小城,徘徊在冬季来临的路上一一


也才才寒露,却在这个北方小城,有些人已经背上了棉袄,罕见的寒流来袭,夹裹着疫情突如其来的攻击。

原是要以掩耳盗铃的方式生活下去的,既然沾上了政z词义,避之,再避之,三舍够不够?

没想到,居然歪打正着,响应了号召,被要求的规定的动作真的是:各回各家,各找各妈。回自家的房舍蜗居吧。惯常游手好闲的人,忽然失业了,惟剩下思想在动,若那时那刻的霍金。

身处旋涡之中,怎么可能没有一点点巴普洛夫的反应呢。

雪崩发生了,没有一片雪花是无辜的,也没有一片雪花不受伤。

最不能承受之重的是我的医务工作者兄弟,尤其是护士姐妹们。每天我院一次性抽调工作人员一百多人奔赴疫情一线,接近全院职工的一半!可想而知。留守者随时待命,如我这样的老残者,也要似《空城计》里的门前挥扫帚之用。

好些天了,连轴转,疲劳驾驶,疲于奔命,劳师动众,混在了众志成城,运城加油的口号里,也是不知道是褒义词还是贬义词了。


那么,一般的公众,他们的心态呢?

非常时期,对于无法预计的后果,谁个不心烦意乱呢。首当其冲的是生活节奏彻底被打乱,吃饱喝咋,不准出家。无为而治,被软J的状态,只为守住生存的底线。

由俭入奢易,由奢入俭难。是此刻的真实再现。习惯放足了,突然要求重新裹足,禁足令之下,跛脚生存,没有不禁若寒蝉的。

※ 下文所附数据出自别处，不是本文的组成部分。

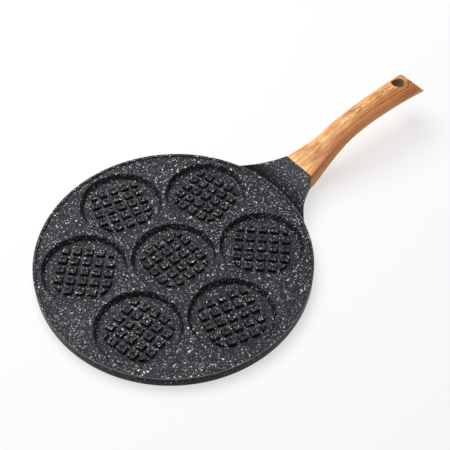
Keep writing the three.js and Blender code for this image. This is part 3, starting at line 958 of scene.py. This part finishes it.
def wood_film():
    """An arch is where field = u + slope root(b^2 + r^2) has one value, a V with a round point: b is the
    way round from the arches' middle and r the point's radius. An arc round the eye is where the
    distance from the eye's middle has one value, and on the pan's side of it the way round alone.
    Fibres and clouds are noises drawn out along the handle. The film is satin with a faint relief,
    and the eye's bore is bare brown moulding."""
    material, add, shader = new_material("phenolic, moulded, with wood-grain film")
    straight_place = add("Attribute", attribute_name="straight").outputs["Vector"]
    place = straight_place
    for waves, reach in film_waves:
        stretched = add("Mapping", {"Vector": straight_place, "Scale": waves})
        wave = add("TexNoise", {"Vector": stretched, "Scale": 1, "Detail": 2})
        centred = add("VectorMath", (wave.outputs["Color"], (0.5, 0.5, 0.5)), "SUBTRACT")
        shift = add("VectorMath", (centred, reach), "MULTIPLY")
        place = add("VectorMath", (place, shift), "ADD")
    u, y, z = add("SeparateXYZ", [place]).outputs
    turn = add("Math", (y, z), "ARCTAN2")
    around = add("Math", (turn, grip_radius), "MULTIPLY")

    off_middle = add("Math", (around, arch_middle), "SUBTRACT")
    root = root_of_sum(add, off_middle, arch_point ** 2)
    field = add("Math", (root, arch_slope, u), "MULTIPLY_ADD")
    bend = add("Math", (off_middle, root), "DIVIDE")
    lean = add("Math", (bend, arch_slope), "MULTIPLY")
    slope = root_of_sum(add, lean, 1)
    lines = 0
    for tip, leg, width, dark in arch_lines:
        fade = add("MapRange", (u, tip - leg, tip - leg * leg_clear))
        lines = with_line(add, lines, field, slope, tip + arch_slope * arch_point, width, dark, fade)

    from_eye = add("Math", (u, eye_reach / mm), "SUBTRACT")
    beyond = add("Math", (from_eye, 0), "MAXIMUM")
    short_of = add("Math", (from_eye, 0), "MINIMUM")
    beyond_square = add("Math", (beyond, beyond), "MULTIPLY")
    true_around = add("Math", (around, eye_stretch, -eye_across / mm), "MULTIPLY_ADD")
    ring = root_of_sum(add, true_around, beyond_square)
    distance = add("Math", (short_of, -leg_narrowing, ring), "MULTIPLY_ADD")
    for at, width, dark, leg in eye_arcs:
        fade = add("MapRange", (from_eye, -leg, -leg_full))
        lines = with_line(add, lines, distance, 1, at, width, dark, fade)

    fibre_place = add("Mapping", {"Vector": straight_place, "Scale": fibre_waves})
    fibres = add("TexNoise", {"Vector": fibre_place, "Scale": 1, "Detail": 4, "Roughness": 0.6})
    cloud_place = add("Mapping", {"Vector": straight_place, "Scale": cloud_waves})
    clouds = add("TexNoise", {"Vector": cloud_place, "Scale": 1, "Detail": 2})
    grain = add("Math", (fibres, fibre_contrast, -fibre_contrast / 2), "MULTIPLY_ADD")
    tone = add("Math", (clouds, cloud_contrast, grain), "MULTIPLY_ADD")
    # Painted shade: the top darkens off its middle, most on the near side, from the neck on.
    near_half = add("MapRange", (around, *near_half_shade))
    far_half = add("MapRange", (around, *far_half_shade))
    halves = add("Math", (near_half, far_half), "ADD")
    past_neck = add("MapRange", (u, *past_neck_share))
    shadier = add("Math", (halves, past_neck, tone), "MULTIPLY_ADD")
    older = add("MapRange", (u, *length_tone))
    level = add("Math", (shadier, older), "ADD")
    base = add("ValToRGB", [level])
    ramp = base.color_ramp.elements
    ramp[0].color, ramp[1].color = wood_gold, wood_dark
    for position, colour in ramp_tones:
        ramp.new(position).color = colour

    way_down = add("Math", [off_middle], "ABSOLUTE")
    side = add("MapRange", (way_down, *side_share))
    redness = add("Math", (side, side_red), "MULTIPLY")
    redder = add("Mix", (redness, base, wood_side), data_type="RGBA")
    rows = add("Math", (way_down, 1 / streak_spacing), "MULTIPLY")
    phase = add("Math", [rows], "FRACT")
    rising = add("MapRange", (phase, *streak_rise))
    falling = add("MapRange", (phase, *streak_fall))
    streak = add("Math", (rising, falling), "MULTIPLY")
    patches = add("MapRange", (clouds, *streak_clouds))
    patched = add("Math", (streak, patches), "MULTIPLY")
    streaks = add("Math", (patched, side), "MULTIPLY")
    lines = add("Math", (lines, streaks), "MAXIMUM")
    to_edge = add("MapRange", (around, *edge_tone))
    off_edge = add("MapRange", (around, *below_edge_share))
    by_edge = add("Math", (to_edge, off_edge), "MULTIPLY")
    by_neck = add("MapRange", (u, *by_neck_share))
    lines = add("Math", (by_edge, by_neck, lines), "MULTIPLY_ADD")
    lined = add("Mix", (lines, redder, wood_line), data_type="RGBA", blend_type="MULTIPLY")

    true_u, true_y, _ = add("SeparateXYZ", [straight_place]).outputs
    off_eye = add("Math", (true_u, eye_reach / mm), "SUBTRACT")
    off_line = add("Math", (true_y, eye_stretch, -eye_across / mm), "MULTIPLY_ADD")
    line_square = add("Math", (off_line, off_line), "MULTIPLY")
    off_bore = root_of_sum(add, off_eye, line_square)
    bore = add("MapRange", (off_bore, eye_radius / mm + bore_start, eye_radius / mm + bore_end, 1, 0))
    bare = add("Mix", (fibres, bare_phenolic, bare_phenolic_pale), data_type="RGBA")
    colour = add("Mix", (bore, lined, bare), data_type="RGBA")
    rough = add("MapRange", (fibres, 0, 1, *film_roughness))
    bump = add("Bump", {"Height": fibres, "Strength": 0.2, "Distance": fibre_depth})
    connect(shader, {"Base Color": colour, "Roughness": rough, "IOR": 1.4, "Normal": bump})
    return material


handle.data.materials.clear()
handle.data.materials.append(wood_film())
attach(handle, "root")
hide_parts("handle_grip")

# One zinc-plated screw holds the handle on the tang from below, with a flat washer and a split lock
# washer under its head. They are bought parts, bright and slightly blue.
zinc_blue = linear("#b4bac2")
zinc_pale = linear("#d6d8da")
zinc_cloud = 1.5 * mm
zinc_roughness = (0.25, 0.42)


def zinc_plate():
    """Clouds of a noise between two greys, which also make the plating's shine a little uneven."""
    material, add, shader = new_material("zinc-plated steel")
    place = add("TexCoord").outputs["Object"]
    cloud = add("TexNoise", {"Vector": place, "Scale": 1 / zinc_cloud, "Detail": 3})
    colour = add("Mix", (cloud, zinc_blue, zinc_pale), data_type="RGBA")
    rough = add("MapRange", (cloud, 0, 1, *zinc_roughness))
    connect(shader, {"Base Color": colour, "Metallic": 1, "Roughness": rough})
    return material


zinc = zinc_plate()
for name in ("handle_screw", "flat_washer", "spring_washer"):
    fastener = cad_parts[name]
    fastener.data.materials.clear()
    fastener.data.materials.append(zinc)

# A white board under a large soft light from above and behind, with a weak fill from all round. Part
# of what is seen of the board is its own glow, all of it from 0.9 m out, so that the pan's shadow
# stays soft and the far floor white.
floor_reach = 6
floor_drop = 0.2 * mm
glow_reach = (0.3, 0.9)
glow_share = (0.66, 1)
fill_strength = 0.125


def seen_rays(add):
    """1 for rays that the camera, a gloss or glass sees by, and 0 for those that only light the pan."""
    path = add("LightPath").outputs
    seen = add("Math", (path["Is Camera Ray"], path["Is Glossy Ray"]), "MAXIMUM")
    return add("Math", (seen, path["Is Transmission Ray"]), "MAXIMUM")


def white_board():
    """Matt white paint, mixed with its glow by the distance from the pan's middle."""
    material, add, shader = new_material("white painted board")
    connect(shader, {"Base Color": linear("#f2f2f2"), "Roughness": 0.9, "Specular IOR Level": 0})
    glow = add("Emission", {"Color": (1, 1, 1, 1), "Strength": 1})
    place = add("TexCoord").outputs["Object"]
    reach = add("VectorMath", [place], "LENGTH")
    whiteness = add("MapRange", (reach, *glow_reach, *glow_share))
    share = add("Math", (seen_rays(add), whiteness), "MULTIPLY")
    mix = add("MixShader", (share, shader, glow))
    connect(material.node_tree.nodes["Material Output"], {"Surface": mix})
    return material


x, y, z = floor_reach, floor_reach, -floor_drop
floor_mesh = bpy.data.meshes.new("floor")
floor_mesh.from_pydata([(-x, -y, z), (x, -y, z), (x, y, z), (-x, y, z)], [], [(0, 1, 2, 3)])
floor_mesh.materials.append(white_board())
floor = bpy.data.objects.new("floor", floor_mesh)
scene.collection.objects.link(floor)

world = bpy.data.worlds.new("studio")
scene.world = world
world.use_nodes = True
add_sky = partial(add_node, world.node_tree)
strength = add_sky("MapRange", (seen_rays(add_sky), 0, 1, fill_strength, 1))
connect(world.node_tree.nodes["Background"], {"Color": (1, 1, 1, 1), "Strength": strength})

lamp_view = (92, 65, 1.6)  # azimuth and elevation in degrees, and distance
lamp_aim = Vector((0.05, 0, 0))
lamp_data = bpy.data.lights.new("key", "AREA")
lamp_data.size = 1.4
lamp_data.energy = 33


def aimed(name, data, aim, azimuth, elevation, distance, roll=0):
    """A lamp or camera that looks at its aim from an azimuth and an elevation, and is rolled about
    its line of sight. All angles are in degrees."""
    a, e = math.radians(azimuth), math.radians(elevation)
    away = Vector((math.cos(e) * math.cos(a), math.cos(e) * math.sin(a), math.sin(e)))
    turn = away.to_track_quat("Z", "Y").to_matrix() @ Matrix.Rotation(math.radians(roll), 3, "Z")
    thing = bpy.data.objects.new(name, data)
    thing.location = aim + away * distance
    thing.rotation_euler = turn.to_euler()
    scene.collection.objects.link(thing)
    return thing


aimed("key", lamp_data, lamp_aim, *lamp_view)

# The camera stands where the photograph was taken from, which was worked out from the rim's ellipse
# and the seven wells: its place relative to a point on the deck, its roll and its focal length.
camera_view = (229, 50.95, 892.5 * mm, 1.16)  # azimuth, elevation, distance and roll
camera_aim = Vector((61.4 * mm, -1.1 * mm, deck_height))
frame_pixels = 450
focal_pixels = 927.42
camera_data = bpy.data.cameras.new("camera")
camera_data.sensor_width = 36
camera_data.lens = focal_pixels / frame_pixels * camera_data.sensor_width
scene.camera = aimed("camera", camera_data, camera_aim, *camera_view)
scene.view_settings.view_transform = "Standard"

调侃就来了:孙L人,居家R禁33年,活了99岁;张学L,居家软J55年,活到101岁。

作长寿比赛,趁火打劫呢。

却心理上一日三秋,蜀道难,难于上青天之感。但是,苦不苦想想红军两万伍。回想一下那年那时那地的武汉市民吧。就知道什么是小巫见大巫,一览众山小了。

抗压,抗压,坚持,坚持。心里沉沉的如灌了铅似的,难抵焦虑却别真的抑郁了。看来好吃好喝并非就是完美的日子。那个年代的:不自由,毋宁死!是为生死存亡,民族独立而呐喊,今天却要为肢体的受困去发声。

这时刻生命无疑是第一位的,坚守、生存才是第一要务。那么,委曲求全吧,服从,再服从,配合,再配合。相信政府,相信未来。面包会有的,牛奶会有的。

唧唧复唧唧,继续复继续,那会葛优躺,这会躺平样。

真希望"狼来了,狼来了!"的故事会演变成:狼真的来了,只是变成一只披着狼皮的羊。可惜,即便是一头羊,也不是那么好惹的,羊也在变异,决非当年简单的:驴不胜怒,蹄之。

我想有个梦!梦里一个鹞子翻身,一个鲤鱼打挺,梦见耕者归其田,工者上其班,学生可复课,市民自悠闲。

那时,太阳照在桑干河上,那时,阳光灿烂的日子失而复得,那时,记得纸船明烛照天烧,那时,葡萄美酒夜光杯,只是切记请勿酒驾!

还是那年的菜根谭,分享一下啦:冬天来了,春天还会远吗。